Imagem ilustrativa da imagem Os sinais da crise


A palavra crise (do grego "krinein") designa separação, rompimento. Em geral, é associada a uma situação-limite, na qual um cenário de desolações e incertezas abriga a vida comum. A ideia de crise, contudo, pode também reorganizar sentimentos de esperança e inspirar novas formas de conhecer o mundo e nele agir politicamente. Nesses termos, a crise não deve levar ao desespero; antes, deve promover juízos críticos e habilidades para o bom discernimento.
Em situações de crise (quando o sentido da incerteza se sobrepõe ao da esperança), uma palavra recorrente é reforma, que designa, em termos políticos, um conceito fraco, que supõe melhorar aquilo que está ruim e, se possível, restabelecer configurações originais de um sistema, de uma dada realidade. Reformar, em termos sociais, é tentar resgatar a plena funcionalidade daquilo que já se mostrou frágil e requer, portanto, uma boa revitalização para seguir em frente por mais um tempo. A sabedoria popular é implacável: trata-se, via de regra, de passar verniz em madeira podre ou tapar o sol com a peneira.
Se a proposta, por exemplo, for a de reformar estruturas de um Estado nacional, é fundamental revelar quais serão as personagens atingidas, quais serão os cenários alterados. Isso é indispensável porque a história se move continuamente e a possibilidade de retorno ou avanço no tempo sem destituir direitos nem provocar prejuízos é nula.
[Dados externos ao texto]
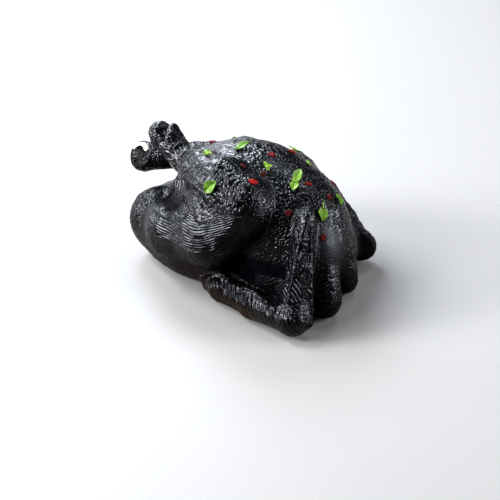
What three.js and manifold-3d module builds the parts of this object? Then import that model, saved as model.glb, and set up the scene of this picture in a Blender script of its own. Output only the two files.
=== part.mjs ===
// Whole black chicken, dressed and laid on its back: the legs are raised and cross at the tail, the wings
// are folded down to the ground and the neck skin hangs in folds. Its skin is one solid with dry chilli
// flakes stuck on it. Basil leaves and the pale cartilage at a cut leg end are pieces of their own.
// Millimetres, +Z up, neck towards +X, near side towards -Y, resting on z = 0.
import * as THREE from "three";
import { mergeVertices } from "three/addons/utils/BufferGeometryUtils.js";
import Module from "manifold-3d";

// Sizes of the model
const CENTRE = [7.18, -7.48];
const CELL = 4.6;
const REACH_LOW = [-95, -84, -7];
const REACH_HIGH = [110, 70, 108];
const RELAX_ROUNDS = 8;
const GAP = 0.3;
const FLOOR_ROUNDING = 3;

// The far hock: its middle, and the hollow that a ball leaves in its cut face
const FAR_HOCK = [-76.5, -3, 63];
const FAR_HOCK_R = 11;
const CUT_FACING = unit([-0.3, -0.8, 0.52]);
const CUT_BALL_R = 30;
const CUT_DEPTH = 6;
const CUT_ROUNDING = 1.2;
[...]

Parte do aspecto fraco da expressão reforma, portanto, dá-se por seus critérios quase sempre injustos de eleger aqueles que deverão ser sacrificados para que atualizações e ajustes sejam realizados. No Brasil contemporâneo, o discurso político oficial adotou a palavra reforma como emblema de sua atuação na vida nacional. A questão é que reformas não democráticas (ou seja, mais fracas ainda) visam somente a atacar o mal pela galha, sem sequer tocar na sombra das raízes.
Alardeia-se que não há como sustentar o Estado brasileiro, que as contas não batem: gasta-se mais do que se arrecada. Mas, afinal, gasta-se exageradamente com quem e em quê? Seriam democráticas reformas que alterassem a organização do mundo do trabalho e da previdência social sem ouvir os trabalhadores? Do mesmo modo, o que esperar de reformas no sistema de ensino que se revelam alheias ao que fazem professores e desejam alunos, pais e comunidade escolar? É razoável que essas ações sejam assumidas por sujeitos eleitos por mecanismos que perpetuam distorções na representação da diversidade social e beneficiam velhos caciques e coronéis? A essas perguntas os artífices do reformismo em curso - essencialmente fracos e nada democráticos - respondem com silêncio e dissimulação.
Crises anunciam que um tempo está morto e seu substituto ainda não foi visto no horizonte. Tentativas de superação, portanto, podem ser muito fecundas para o fortalecimento político de indivíduos e grupos sociais interessados em protagonismo efetivo nos espaços públicos. Acima de tudo, crises podem motivar novas formas de conhecer a realidade, interpretar o mundo e agir coletivamente – em sentido forte e amplamente democrático. É do que dependem o agora e o amanhã.